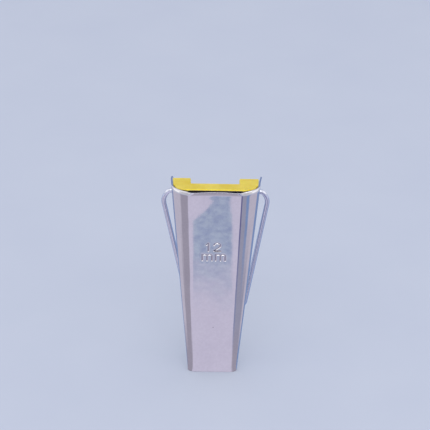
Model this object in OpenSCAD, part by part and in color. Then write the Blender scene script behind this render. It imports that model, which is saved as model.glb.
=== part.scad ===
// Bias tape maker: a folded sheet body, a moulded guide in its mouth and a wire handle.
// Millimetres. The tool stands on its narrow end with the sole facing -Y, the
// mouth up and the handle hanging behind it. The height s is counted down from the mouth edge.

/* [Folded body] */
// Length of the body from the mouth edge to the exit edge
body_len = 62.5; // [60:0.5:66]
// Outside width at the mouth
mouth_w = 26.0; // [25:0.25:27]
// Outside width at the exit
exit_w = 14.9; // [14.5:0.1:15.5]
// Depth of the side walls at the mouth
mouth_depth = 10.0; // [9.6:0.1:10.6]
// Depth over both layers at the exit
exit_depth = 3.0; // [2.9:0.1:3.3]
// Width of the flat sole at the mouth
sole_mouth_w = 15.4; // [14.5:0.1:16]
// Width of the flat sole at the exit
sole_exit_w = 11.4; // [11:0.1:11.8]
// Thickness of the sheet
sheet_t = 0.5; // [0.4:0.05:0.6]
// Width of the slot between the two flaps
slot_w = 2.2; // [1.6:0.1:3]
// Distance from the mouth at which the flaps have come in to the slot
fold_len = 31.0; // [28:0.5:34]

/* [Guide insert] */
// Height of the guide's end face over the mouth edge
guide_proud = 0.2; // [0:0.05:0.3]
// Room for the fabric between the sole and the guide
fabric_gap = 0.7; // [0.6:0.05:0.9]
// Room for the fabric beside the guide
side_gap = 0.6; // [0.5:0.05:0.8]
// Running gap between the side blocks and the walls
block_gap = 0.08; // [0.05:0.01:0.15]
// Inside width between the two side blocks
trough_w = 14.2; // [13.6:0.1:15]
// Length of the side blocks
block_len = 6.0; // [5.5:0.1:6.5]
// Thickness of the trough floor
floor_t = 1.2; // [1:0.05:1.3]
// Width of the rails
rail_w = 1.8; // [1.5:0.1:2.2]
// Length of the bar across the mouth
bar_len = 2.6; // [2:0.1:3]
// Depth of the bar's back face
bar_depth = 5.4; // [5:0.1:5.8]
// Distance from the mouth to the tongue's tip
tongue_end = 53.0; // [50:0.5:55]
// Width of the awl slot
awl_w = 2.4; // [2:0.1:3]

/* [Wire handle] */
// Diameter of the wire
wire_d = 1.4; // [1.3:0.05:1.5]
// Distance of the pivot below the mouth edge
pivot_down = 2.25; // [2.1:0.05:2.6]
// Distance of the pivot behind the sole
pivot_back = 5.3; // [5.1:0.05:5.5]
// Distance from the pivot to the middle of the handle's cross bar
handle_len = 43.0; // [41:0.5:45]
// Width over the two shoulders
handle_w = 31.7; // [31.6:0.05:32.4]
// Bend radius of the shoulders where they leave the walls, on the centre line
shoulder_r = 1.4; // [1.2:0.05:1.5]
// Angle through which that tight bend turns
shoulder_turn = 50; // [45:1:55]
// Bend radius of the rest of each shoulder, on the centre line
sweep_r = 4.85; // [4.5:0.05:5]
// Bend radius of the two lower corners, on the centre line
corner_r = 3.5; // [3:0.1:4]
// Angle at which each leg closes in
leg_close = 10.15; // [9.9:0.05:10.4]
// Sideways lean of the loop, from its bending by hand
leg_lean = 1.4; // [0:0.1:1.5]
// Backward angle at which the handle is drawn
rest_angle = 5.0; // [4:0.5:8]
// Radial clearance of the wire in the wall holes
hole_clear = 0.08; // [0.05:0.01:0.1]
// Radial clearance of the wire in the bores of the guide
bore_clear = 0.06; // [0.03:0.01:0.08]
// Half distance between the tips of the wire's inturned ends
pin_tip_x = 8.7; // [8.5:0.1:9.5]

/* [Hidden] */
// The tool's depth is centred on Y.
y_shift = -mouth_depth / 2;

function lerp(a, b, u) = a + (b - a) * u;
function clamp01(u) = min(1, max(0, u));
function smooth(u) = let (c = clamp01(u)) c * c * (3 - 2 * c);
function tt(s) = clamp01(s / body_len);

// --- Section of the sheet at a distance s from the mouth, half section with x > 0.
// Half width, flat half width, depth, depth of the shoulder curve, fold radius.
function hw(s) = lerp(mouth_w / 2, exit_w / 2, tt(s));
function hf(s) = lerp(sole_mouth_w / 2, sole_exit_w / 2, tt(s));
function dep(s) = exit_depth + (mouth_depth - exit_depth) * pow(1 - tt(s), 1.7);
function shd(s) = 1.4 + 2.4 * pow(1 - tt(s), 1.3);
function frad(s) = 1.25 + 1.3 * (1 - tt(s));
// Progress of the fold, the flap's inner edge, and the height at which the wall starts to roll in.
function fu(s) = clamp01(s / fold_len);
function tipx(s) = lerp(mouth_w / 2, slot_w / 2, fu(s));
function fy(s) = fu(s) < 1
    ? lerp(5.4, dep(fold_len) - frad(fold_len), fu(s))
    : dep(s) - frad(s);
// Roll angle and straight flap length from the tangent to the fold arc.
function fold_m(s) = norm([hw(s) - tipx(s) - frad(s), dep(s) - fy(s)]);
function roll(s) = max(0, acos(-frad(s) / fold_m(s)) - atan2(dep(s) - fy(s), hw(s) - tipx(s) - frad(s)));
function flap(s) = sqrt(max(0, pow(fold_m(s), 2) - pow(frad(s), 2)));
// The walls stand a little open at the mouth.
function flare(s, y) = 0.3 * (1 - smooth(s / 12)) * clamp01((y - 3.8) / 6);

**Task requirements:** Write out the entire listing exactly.

**Exercise response:**
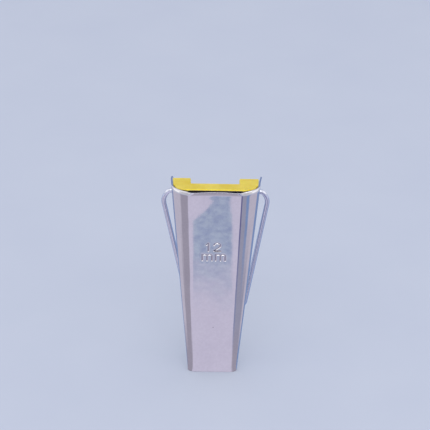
Model this object in OpenSCAD, part by part and in color. Then write the Blender scene script behind this render. It imports that model, which is saved as model.glb.
=== part.scad ===
// Bias tape maker: a folded sheet body, a moulded guide in its mouth and a wire handle.
// Millimetres. The tool stands on its narrow end with the sole facing -Y, the
// mouth up and the handle hanging behind it. The height s is counted down from the mouth edge.

/* [Folded body] */
// Length of the body from the mouth edge to the exit edge
body_len = 62.5; // [60:0.5:66]
// Outside width at the mouth
mouth_w = 26.0; // [25:0.25:27]
// Outside width at the exit
exit_w = 14.9; // [14.5:0.1:15.5]
// Depth of the side walls at the mouth
mouth_depth = 10.0; // [9.6:0.1:10.6]
// Depth over both layers at the exit
exit_depth = 3.0; // [2.9:0.1:3.3]
// Width of the flat sole at the mouth
sole_mouth_w = 15.4; // [14.5:0.1:16]
// Width of the flat sole at the exit
sole_exit_w = 11.4; // [11:0.1:11.8]
// Thickness of the sheet
sheet_t = 0.5; // [0.4:0.05:0.6]
// Width of the slot between the two flaps
slot_w = 2.2; // [1.6:0.1:3]
// Distance from the mouth at which the flaps have come in to the slot
fold_len = 31.0; // [28:0.5:34]

/* [Guide insert] */
// Height of the guide's end face over the mouth edge
guide_proud = 0.2; // [0:0.05:0.3]
// Room for the fabric between the sole and the guide
fabric_gap = 0.7; // [0.6:0.05:0.9]
// Room for the fabric beside the guide
side_gap = 0.6; // [0.5:0.05:0.8]
// Running gap between the side blocks and the walls
block_gap = 0.08; // [0.05:0.01:0.15]
// Inside width between the two side blocks
trough_w = 14.2; // [13.6:0.1:15]
// Length of the side blocks
block_len = 6.0; // [5.5:0.1:6.5]
// Thickness of the trough floor
floor_t = 1.2; // [1:0.05:1.3]
// Width of the rails
rail_w = 1.8; // [1.5:0.1:2.2]
// Length of the bar across the mouth
bar_len = 2.6; // [2:0.1:3]
// Depth of the bar's back face
bar_depth = 5.4; // [5:0.1:5.8]
// Distance from the mouth to the tongue's tip
tongue_end = 53.0; // [50:0.5:55]
// Width of the awl slot
awl_w = 2.4; // [2:0.1:3]

/* [Wire handle] */
// Diameter of the wire
wire_d = 1.4; // [1.3:0.05:1.5]
// Distance of the pivot below the mouth edge
pivot_down = 2.25; // [2.1:0.05:2.6]
// Distance of the pivot behind the sole
pivot_back = 5.3; // [5.1:0.05:5.5]
// Distance from the pivot to the middle of the handle's cross bar
handle_len = 43.0; // [41:0.5:45]
// Width over the two shoulders
handle_w = 31.7; // [31.6:0.05:32.4]
// Bend radius of the shoulders where they leave the walls, on the centre line
shoulder_r = 1.4; // [1.2:0.05:1.5]
// Angle through which that tight bend turns
shoulder_turn = 50; // [45:1:55]
// Bend radius of the rest of each shoulder, on the centre line
sweep_r = 4.85; // [4.5:0.05:5]
// Bend radius of the two lower corners, on the centre line
corner_r = 3.5; // [3:0.1:4]
// Angle at which each leg closes in
leg_close = 10.15; // [9.9:0.05:10.4]
// Sideways lean of the loop, from its bending by hand
leg_lean = 1.4; // [0:0.1:1.5]
// Backward angle at which the handle is drawn
rest_angle = 5.0; // [4:0.5:8]
// Radial clearance of the wire in the wall holes
hole_clear = 0.08; // [0.05:0.01:0.1]
// Radial clearance of the wire in the bores of the guide
bore_clear = 0.06; // [0.03:0.01:0.08]
// Half distance between the tips of the wire's inturned ends
pin_tip_x = 8.7; // [8.5:0.1:9.5]

/* [Hidden] */
// The tool's depth is centred on Y.
y_shift = -mouth_depth / 2;

function lerp(a, b, u) = a + (b - a) * u;
function clamp01(u) = min(1, max(0, u));
function smooth(u) = let (c = clamp01(u)) c * c * (3 - 2 * c);
function tt(s) = clamp01(s / body_len);

// --- Section of the sheet at a distance s from the mouth, half section with x > 0.
// Half width, flat half width, depth, depth of the shoulder curve, fold radius.
function hw(s) = lerp(mouth_w / 2, exit_w / 2, tt(s));
function hf(s) = lerp(sole_mouth_w / 2, sole_exit_w / 2, tt(s));
function dep(s) = exit_depth + (mouth_depth - exit_depth) * pow(1 - tt(s), 1.7);
function shd(s) = 1.4 + 2.4 * pow(1 - tt(s), 1.3);
function frad(s) = 1.25 + 1.3 * (1 - tt(s));
// Progress of the fold, the flap's inner edge, and the height at which the wall starts to roll in.
function fu(s) = clamp01(s / fold_len);
function tipx(s) = lerp(mouth_w / 2, slot_w / 2, fu(s));
function fy(s) = fu(s) < 1
    ? lerp(5.4, dep(fold_len) - frad(fold_len), fu(s))
    : dep(s) - frad(s);
// Roll angle and straight flap length from the tangent to the fold arc.
function fold_m(s) = norm([hw(s) - tipx(s) - frad(s), dep(s) - fy(s)]);
function roll(s) = max(0, acos(-frad(s) / fold_m(s)) - atan2(dep(s) - fy(s), hw(s) - tipx(s) - frad(s)));
function flap(s) = sqrt(max(0, pow(fold_m(s), 2) - pow(frad(s), 2)));
// The walls stand a little open at the mouth.
function flare(s, y) = 0.3 * (1 - smooth(s / 12)) * clamp01((y - 3.8) / 6);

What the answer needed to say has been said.